Security and the Internet of Things

This incident points to persistent issues with the ever-expanding Internet of Things (IoT). For example, though this camera was primarily marketed for home security or monitoring, it’s price point and functionality made it an appealing option for small businesses. And even if businesses opted for a different Hanwha system, the nature of the security flaws and the reliance on vulnerable cloud service potentially put other users of their cloud-connected cameras at risk, regardless of their own network security.

What are some ways to protect your network, data, and hardware from these kinds of intrusions?

Most of the discussion around security and the IoT is directed at device manufacturers and software developers rather than the consumer. Many of these issues, as noted by the Department of Homeland Security, could have been prevented by providing stronger initial protections, such as unique personal identification numbers (PINs) and quick response (QR) codes for devices They also suggest that more transparency between hardware and software developers during design and manufacturing phases could resolve security issues.

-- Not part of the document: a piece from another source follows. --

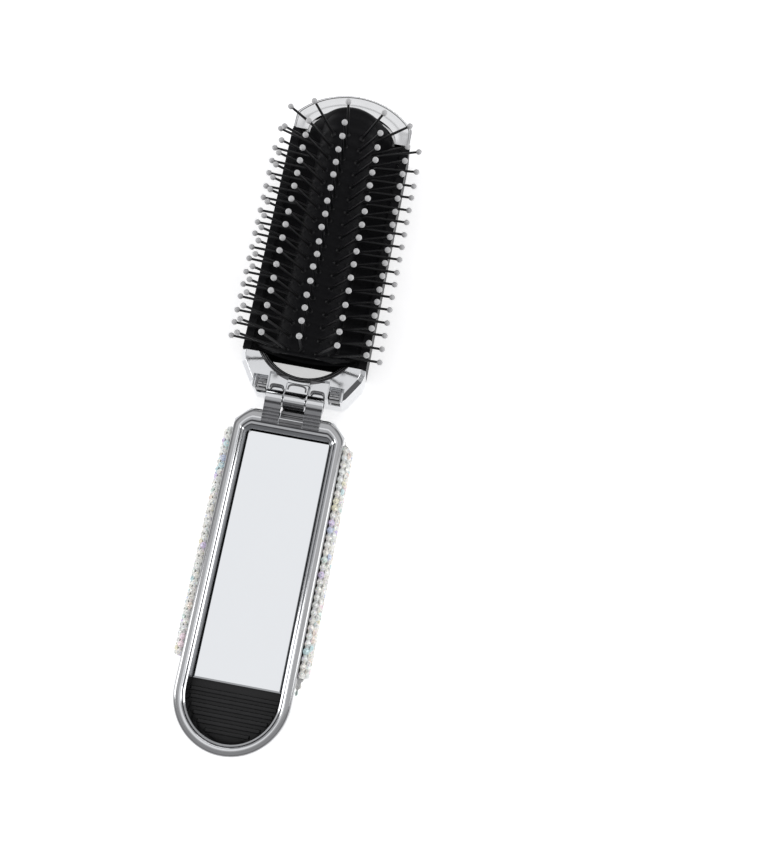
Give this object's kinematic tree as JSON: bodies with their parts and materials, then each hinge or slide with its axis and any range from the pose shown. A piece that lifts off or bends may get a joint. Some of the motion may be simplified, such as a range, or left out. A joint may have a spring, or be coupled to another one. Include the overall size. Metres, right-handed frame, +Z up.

Perhaps the best advice aimed at IoT consumers, however, is tried and true: When setting up your fancy new IoT gadget, do not rely on the default security provided by the company. As the Hanwha camera incident shows, even a strong firewall may not be enough to protect your network, hardware, and data. Instead, immediately change the username and password to something both strong and unique. Placing IoT devices on a separate network, with their own firewall (if possible), could help minimize risk to your infrastructure.

Additionally, do your research before purchasing. What was the manufacturer’s track record with device security? If a company had previous security issues with its devices, how did it respond? Discuss any concerns you have with your IT professionals.

If you’re still unsure, holding off on incorporating newer IoT devices for your business until security flaws (or lack of) are known and fixed may be your best bet.